## [OBJECTIVE]
Output, word for word, every line from the start of the listing down to and including the line that contains "GAP = 0.12 *"; include nothing else.

## [MATERIAL PROVIDED]
..........
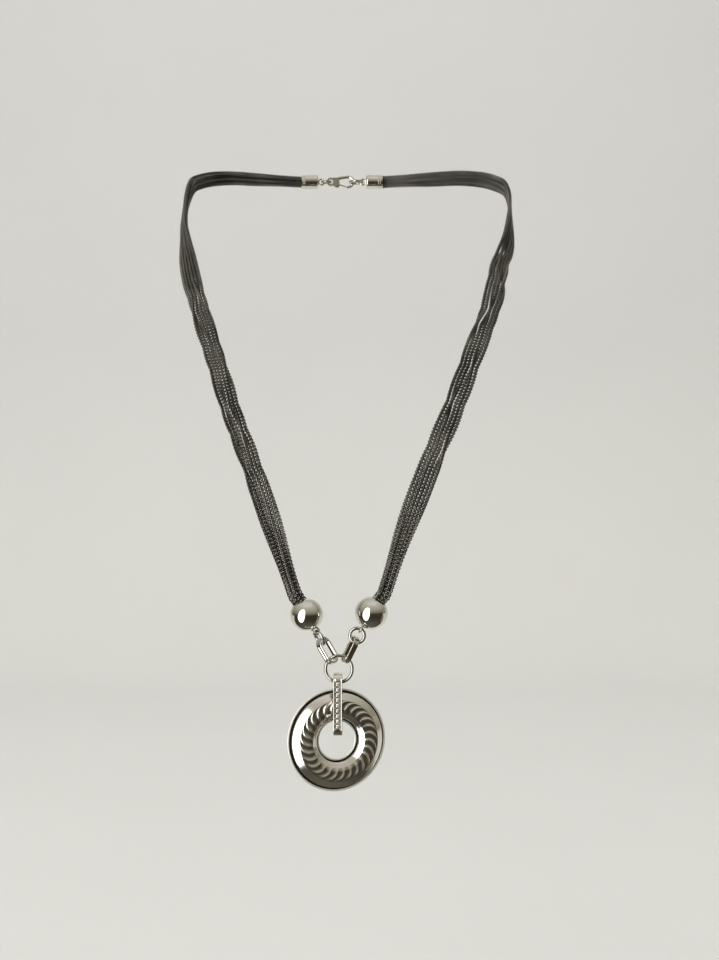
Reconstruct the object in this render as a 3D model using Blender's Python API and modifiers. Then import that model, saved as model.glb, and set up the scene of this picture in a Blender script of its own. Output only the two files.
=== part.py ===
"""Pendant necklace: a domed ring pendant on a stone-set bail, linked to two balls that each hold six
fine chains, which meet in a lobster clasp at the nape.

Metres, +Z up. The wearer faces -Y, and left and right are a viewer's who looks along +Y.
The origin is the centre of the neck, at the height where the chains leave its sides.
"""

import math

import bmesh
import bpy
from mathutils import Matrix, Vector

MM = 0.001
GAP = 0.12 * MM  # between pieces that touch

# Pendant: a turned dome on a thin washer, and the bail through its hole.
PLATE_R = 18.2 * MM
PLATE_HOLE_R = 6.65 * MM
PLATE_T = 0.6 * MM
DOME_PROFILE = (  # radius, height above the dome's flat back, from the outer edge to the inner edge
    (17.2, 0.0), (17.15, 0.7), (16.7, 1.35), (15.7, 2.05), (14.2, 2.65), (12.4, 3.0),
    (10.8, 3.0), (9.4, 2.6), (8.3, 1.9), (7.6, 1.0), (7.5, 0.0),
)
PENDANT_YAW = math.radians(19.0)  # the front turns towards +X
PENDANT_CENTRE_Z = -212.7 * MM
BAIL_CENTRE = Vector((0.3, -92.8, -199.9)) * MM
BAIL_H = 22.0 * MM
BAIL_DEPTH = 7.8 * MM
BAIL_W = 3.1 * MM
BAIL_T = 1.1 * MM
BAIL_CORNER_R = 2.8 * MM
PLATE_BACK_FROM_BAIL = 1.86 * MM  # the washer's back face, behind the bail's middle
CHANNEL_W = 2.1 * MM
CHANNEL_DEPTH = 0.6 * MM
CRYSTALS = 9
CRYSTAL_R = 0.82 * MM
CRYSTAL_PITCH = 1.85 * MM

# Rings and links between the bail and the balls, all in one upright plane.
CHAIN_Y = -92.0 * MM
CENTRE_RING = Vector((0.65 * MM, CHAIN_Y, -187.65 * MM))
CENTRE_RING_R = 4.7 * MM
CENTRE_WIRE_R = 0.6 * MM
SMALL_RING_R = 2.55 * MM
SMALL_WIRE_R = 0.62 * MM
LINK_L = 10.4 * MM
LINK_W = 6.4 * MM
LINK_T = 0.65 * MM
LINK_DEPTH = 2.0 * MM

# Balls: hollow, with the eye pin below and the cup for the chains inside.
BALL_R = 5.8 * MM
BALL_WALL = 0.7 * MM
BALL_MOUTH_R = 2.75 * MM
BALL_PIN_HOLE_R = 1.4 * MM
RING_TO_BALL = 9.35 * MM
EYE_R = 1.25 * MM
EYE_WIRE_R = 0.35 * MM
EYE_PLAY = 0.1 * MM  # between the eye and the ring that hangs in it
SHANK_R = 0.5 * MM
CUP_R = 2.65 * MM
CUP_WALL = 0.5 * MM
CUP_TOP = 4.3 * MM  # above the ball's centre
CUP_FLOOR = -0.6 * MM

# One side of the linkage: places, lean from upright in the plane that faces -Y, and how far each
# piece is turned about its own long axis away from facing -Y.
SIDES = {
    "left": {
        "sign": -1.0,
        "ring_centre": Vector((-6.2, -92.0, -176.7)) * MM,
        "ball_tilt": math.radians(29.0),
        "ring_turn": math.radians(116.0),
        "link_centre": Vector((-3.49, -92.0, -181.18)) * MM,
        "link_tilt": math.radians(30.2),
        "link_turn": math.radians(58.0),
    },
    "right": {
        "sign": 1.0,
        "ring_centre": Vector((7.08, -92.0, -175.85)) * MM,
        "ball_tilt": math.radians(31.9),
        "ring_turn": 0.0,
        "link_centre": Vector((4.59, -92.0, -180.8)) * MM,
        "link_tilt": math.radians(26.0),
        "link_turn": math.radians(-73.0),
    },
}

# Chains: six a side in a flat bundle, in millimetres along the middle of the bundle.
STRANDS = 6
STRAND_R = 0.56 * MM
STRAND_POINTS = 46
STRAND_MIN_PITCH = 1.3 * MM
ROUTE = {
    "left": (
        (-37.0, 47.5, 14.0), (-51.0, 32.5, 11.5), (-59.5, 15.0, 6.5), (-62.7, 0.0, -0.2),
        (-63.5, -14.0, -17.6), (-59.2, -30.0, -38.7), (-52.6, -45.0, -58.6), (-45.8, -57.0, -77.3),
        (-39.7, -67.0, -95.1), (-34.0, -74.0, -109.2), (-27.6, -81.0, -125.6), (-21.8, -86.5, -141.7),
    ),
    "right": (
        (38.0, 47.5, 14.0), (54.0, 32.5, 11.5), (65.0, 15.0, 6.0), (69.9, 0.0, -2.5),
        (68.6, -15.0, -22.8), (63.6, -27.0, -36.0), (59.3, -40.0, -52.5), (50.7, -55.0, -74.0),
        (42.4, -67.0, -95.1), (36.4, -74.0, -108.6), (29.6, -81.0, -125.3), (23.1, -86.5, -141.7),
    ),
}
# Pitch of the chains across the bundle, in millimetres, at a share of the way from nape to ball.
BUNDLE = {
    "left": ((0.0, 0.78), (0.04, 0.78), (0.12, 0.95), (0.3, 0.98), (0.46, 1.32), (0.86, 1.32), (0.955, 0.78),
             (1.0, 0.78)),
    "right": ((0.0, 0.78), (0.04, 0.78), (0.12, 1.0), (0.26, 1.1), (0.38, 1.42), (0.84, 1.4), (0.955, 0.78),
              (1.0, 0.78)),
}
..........
## [EXERCISE OUTPUT]
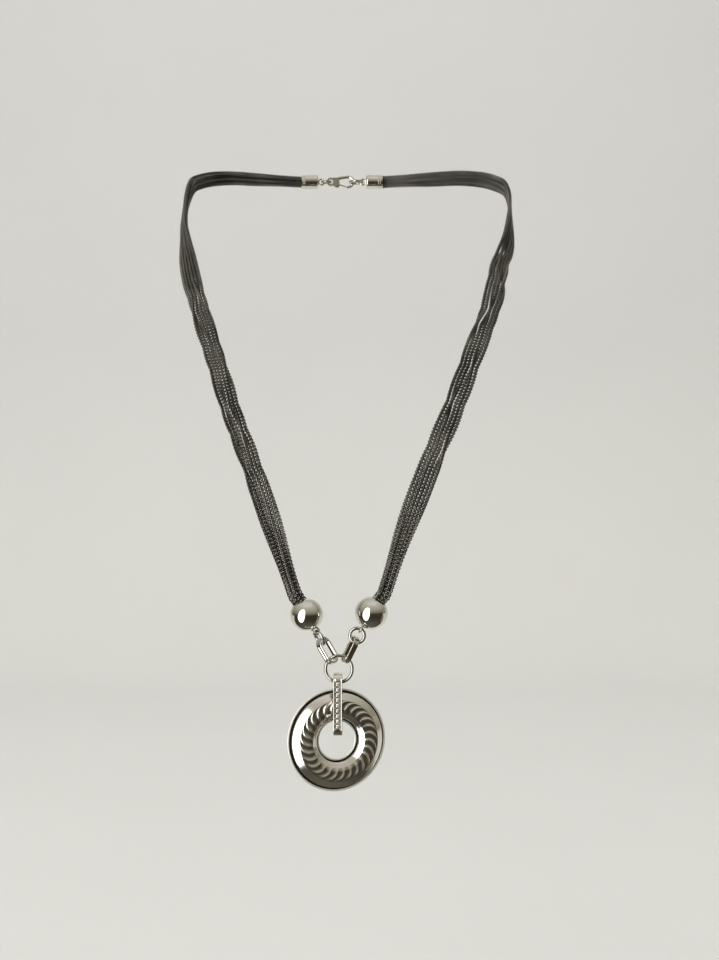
Reconstruct the object in this render as a 3D model using Blender's Python API and modifiers. Then import that model, saved as model.glb, and set up the scene of this picture in a Blender script of its own. Output only the two files.
=== part.py ===
"""Pendant necklace: a domed ring pendant on a stone-set bail, linked to two balls that each hold six
fine chains, which meet in a lobster clasp at the nape.

Metres, +Z up. The wearer faces -Y, and left and right are a viewer's who looks along +Y.
The origin is the centre of the neck, at the height where the chains leave its sides.
"""

import math

import bmesh
import bpy
from mathutils import Matrix, Vector

MM = 0.001
GAP = 0.12 * MM  # between pieces that touch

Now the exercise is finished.